In this case, Plaintiff’s claims treat Defendant as a publisher or speaker because the causes of action are based on the publication of information or hosting of content. Plaintiff expressly alleges his damages were incurred as a result of the posting of the non-lawyers’ advertisements. (Complaint, ¶¶ 15 & 23.) Plaintiff also alleges that Defendant failed to adequately screen the non-lawyers’ advertisements. (Id. at ¶ 21.) The choice of what advertisements to post and the decision to screen or review advertisements are traditional publisher functions under any coherent definition of the term. Plaintiff is ultimately alleging that the the operation of Defendant’s search engine and Ad Words services contribute to the proliferation of misinformation, but it has been “held that as long as ‘the cause of action is one that would treat the service provider as the publisher of a particular posting, immunity applies not only for the service provider’s decisions with respect to that posting, but also for its inherent decisions about how to treat postings generally.” (See Jane Doe No. 1, supra, 817 F.3d at p. 20.) Therefore, the third condition is met.

In opposition, Plaintiff argues that the CDA does not apply here because his claims fall within the narrow exception for federal criminal laws set forth in section 230(e)(1).

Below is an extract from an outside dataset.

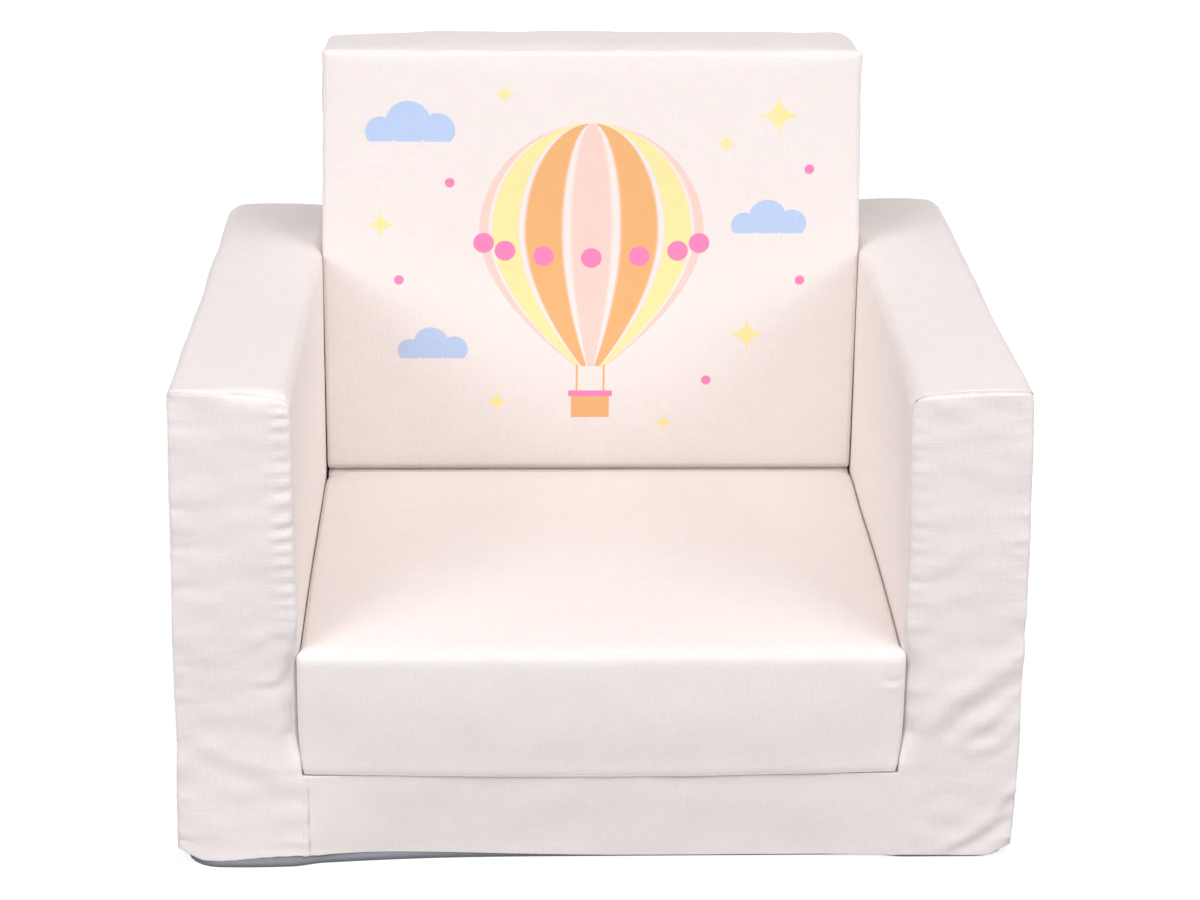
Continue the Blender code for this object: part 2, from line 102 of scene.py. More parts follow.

That provision declares that the CDA should not “be construed to impair the enforcement of … any … Federal criminal statute.” (Jane Doe No. 1, supra, 817 F.3d at p. 23.) But case law establishes that this exception is limited to criminal prosecutions and does not apply to civil suits. (Ibid.; Cohen v. Facebook, Inc. (E.D.N.Y. 2017) 252 F.Supp.3d 140, 157.)

For these reasons, the complaint, as currently pleaded, is barred by the CDA.

C. Conclusion

Accordingly, Defendant’s demurrer to the complaint on the ground of failure to allege facts sufficient to constitute a cause of action is SUSTAINED, with 10 days’ leave to amend.